Sharing a stage together for the first time, former chairmen of the Joint Chiefs Hugh Shelton, Richard Myers, and Peter Pace engaged in a wide-ranging and at times starkly frank discussion about the U.S. military on April 12 at American University.
The three men, from different branches of the service, took questions from AU students at the Kennedy Political Union–sponsored event. On topics including national security, the “don’t ask, don’t tell” policy, and mistakes made in Iraq, the retired generals pulled no punches.
“In the period I served as chairman and the study I’ve done since, I’ve come to believe that the greatest threat to our nation comes from violent extremism,” said Myers, an Air Force general (retired) who served as chairman from 2001 to 2005. “I don’t think this country has developed an adequate strategy to deal with that threat.”
Adam L’Episcopo, a School of International Service student and member of the U.S. Army, asked about the effectiveness of the VA system.

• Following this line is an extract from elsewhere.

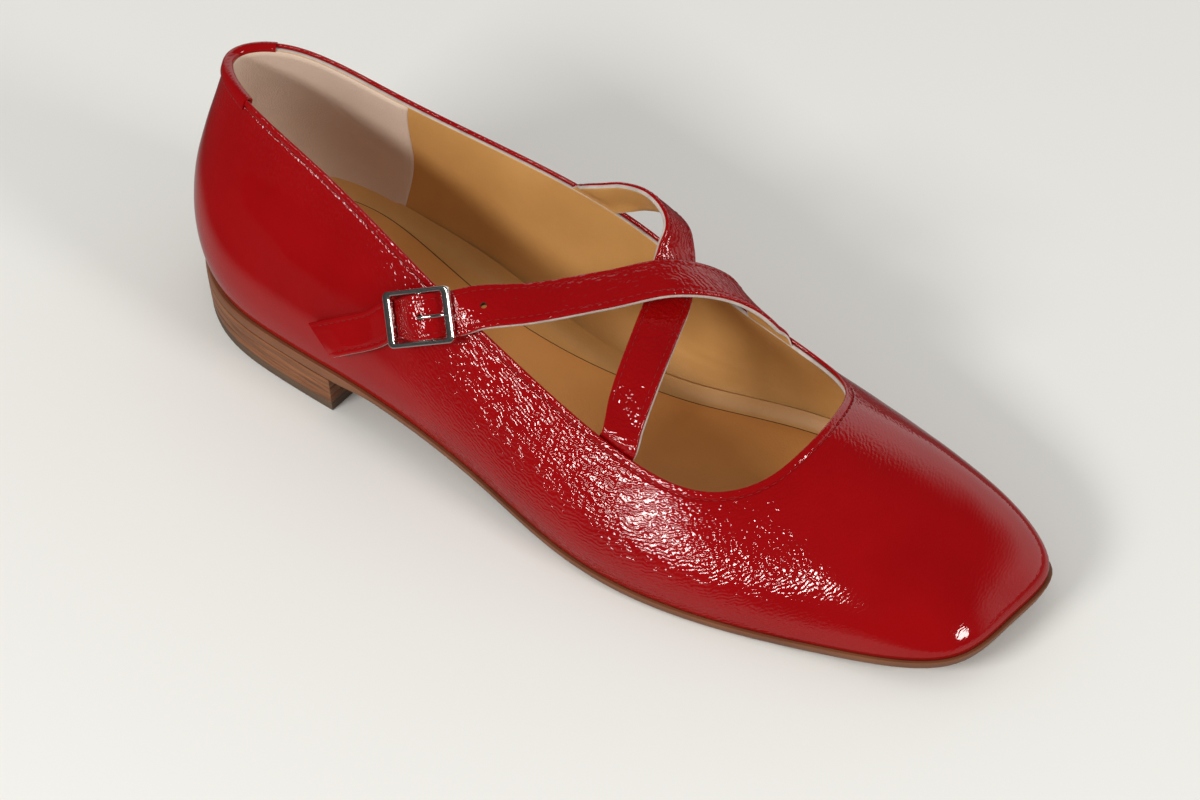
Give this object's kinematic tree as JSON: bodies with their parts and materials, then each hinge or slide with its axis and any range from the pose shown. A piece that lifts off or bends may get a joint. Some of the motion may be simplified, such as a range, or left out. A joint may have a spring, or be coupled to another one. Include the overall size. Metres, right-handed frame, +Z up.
{
  "type": "ballet flat",
  "caption": "Right ballet flat with a square toe, an open topline, instep straps that cross, a small rectangular buckle on the outer side and a low stacked heel.",
  "frame": {"origin": "on the floor, in the middle of the heel's tread", "axes": "+X toward the toe, +Y toward the inner (medial) side, +Z up"},
  "size_m": [0.2551, 0.0808, 0.0729],
  "materials": {
    "patent": "deep red crinkle patent, glossy",
    "lining": "tan lining leather, matt",
    "sole": "reddish brown sole leather, waxed edge",
    "stack": "stacked heel leather with lengthwise grain, semi-gloss",
    "top_piece": "dark brown rubber, matt",
    "steel": "polished"
  },
  "bodies": {
    "root": {"upper": "patent", "outsole": "sole", "insole": "lining", "heel_block": "stack", "heel_top_piece": "top_piece", "cross_strap": "patent", "buckle_strap": "patent", "buckle_frame": "steel", "buckle_prong": "steel", "buckle_tab": "patent"}
  },
  "joints": []
}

“I go back to something Abraham Lincoln said, and I hope you forgive me if I paraphrase,” said Shelton, an Army general (retired) who served as chairman from 1997 to 2001. “A nation that forgets its veterans will itself soon be forgotten. We can’t do too much for them.”
But Myers voiced concern over the military’s response to assisting veterans returning from battlefields in Iraq and Afghanistan.
“In these present conflicts, the [hallmark] in terms of injuries are [post-traumatic stress disorder] and traumatic brain injury,” he said. “On that front, I don’t think we’re doing all we can do.”
The chairman of the Joint Chiefs of Staff is by law the highest ranking military officer in the armed forces, and the principal military adviser to the president. The job requires a political touch as well as a military mind.
“One very important factor is the civilian-military relationship,” Pace, a Marine Corps (retired) general, said of achieving success in the position. “I can tell you that every time I reasoned we should not do something for military reasons, we did not do it. That’s not the same as saying everything we recommended we did.”
In responding to a question about exit strategies, Pace, chairman from 2005 to 2007, took responsibility for mistakes made in the aftermath of America’s militarily successful invasion of Iraq. When U.S. forces reached Baghdad, there were not enough of them to keep order in the city, he said.
“We thought whole divisions [of the Iraqi army] would surrender and become part of our allied forces,” he said. “Not only did they not surrender, they disintegrated. It’s not that we did not have a plan, it’s that the plan was based on faulty assumptions. There was not an exit strategy because you know that when you go into Iraq, you’re going to be there for 10, 15, 20 years.”
Washington College of Law student Colby Sullins, a member of the Air Force, asked the generals about their feelings on the “don’t ask, don’t tell” policy. Since it was enacted 17 years ago, 13,000 members of the military have been forced to leave for violating it, a microscopic percentage of all those who have served in that period of time, Shelton said.
“It’s not a big issue in terms of our national security and our ability as a fighting force,” he said. “As the old saying goes, if it’s not broke, don’t try to fix it.”
At the night’s conclusion, Myers thanked the Bender Arena audience for its serious and thoughtful questions.
“This country needs really serious people like you.”